The indictment alleges that behind the scenes, Mansurov sought Adams’ assistance in dealing with the city bureaucracy over a site in Crown Heights, which Global Industries had purchased for development for $8 million in 2020.

In particular, Mansurov allegedly asked Adams for help with a 2023 stop-work order for the site, 408 Lefferts Ave., from the city’s Buildings Department.

“I always supported you,” Mansurov texted Adams in February that year. “Having a hard time with DOB [Department of Buildings] … we reached a certain limit that only you can lift.”

A week and a half later, the indictment says Mansurov texted Adams to thank him, saying the “DOB issue” had been “partially resolved.”

The New York City Buildings Department told ICIJ that the stop-work order had first been partially lifted after required technical reports had been filed, and specific technical personnel were found present on site.

The department declined to comment on whether Mayor Adams had contacted officials there about Mansurov’s problems.

The indictment alleges Mansurov asked Adams and his team for assistance in “arranging events celebrating the [Uzbek] national heritage” with city sponsorship after the 2021 New York mayoral election.

Media reports show Adams hosted or attended four events promoting the Silk Road Foundation in 2023 and 2024, a Brooklyn-based community group serving Central Asians, where he endorsed Mansurov as “my brother” and “a leader.” At one event, Adams even cast himself as “the first Uzbek mayor” of New York.
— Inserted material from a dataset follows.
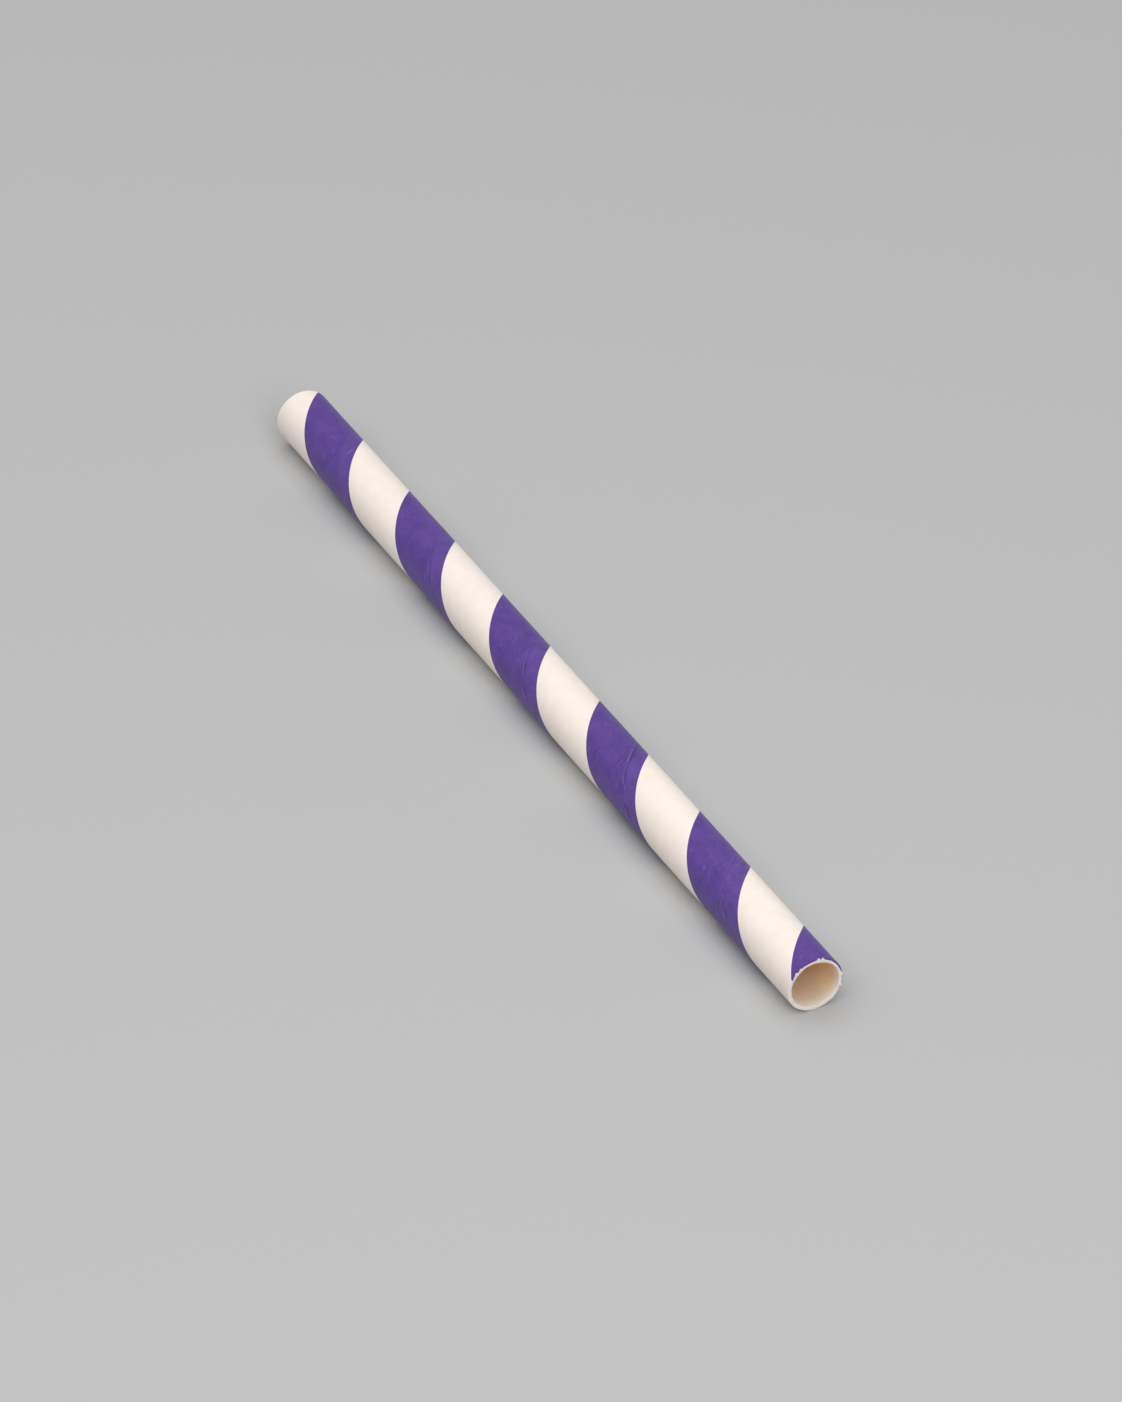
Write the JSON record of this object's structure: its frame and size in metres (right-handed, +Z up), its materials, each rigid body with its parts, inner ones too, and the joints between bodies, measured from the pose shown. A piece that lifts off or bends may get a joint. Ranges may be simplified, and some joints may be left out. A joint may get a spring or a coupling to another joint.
{
  "type": "paper drinking straw",
  "caption": "Wide paper drinking straw lying on its side: a thin round tube of spiral-wound paper tape with square-cut open ends and helical purple and white stripes.",
  "frame": {"origin": "under the middle of the straw, on the surface that it lies on", "axes": "+X along the straw, from the end that starts white on top to the end that stops in purple on top; +Z up"},
  "size_m": [0.197, 0.0104, 0.0105],
  "materials": {
    "printed_paper": "matt uncoated white paper, with a purple stripe printed on the outer tape"
  },
  "bodies": {
    "root": {"straw": "printed_paper"}
  },
  "joints": []
}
At an Uzbek Independence Day celebration at the city’s iconic Bowling Green park in 2023, Adams declared New York “the Tashkent of America.”

Adams denies the charges laid out in the Justice Department’s indictment, and has remained in office. His attorney did not return ICIJ’s requests for comment.

“Who I am is not in the headlines, it’s in my history,” Adams said on Feb. 11. “As I said from the outset, I never broke the law and I never would.”

Commenting on the Justice Department’s decision to drop the case, Adams’ attorney Alex Spiro said: “As I said from the outset, the mayor is innocent – and he would prevail. Today, he has.”

Update Feb. 19, 2025: This article has been updated with a comment from Bahodir Gafurov.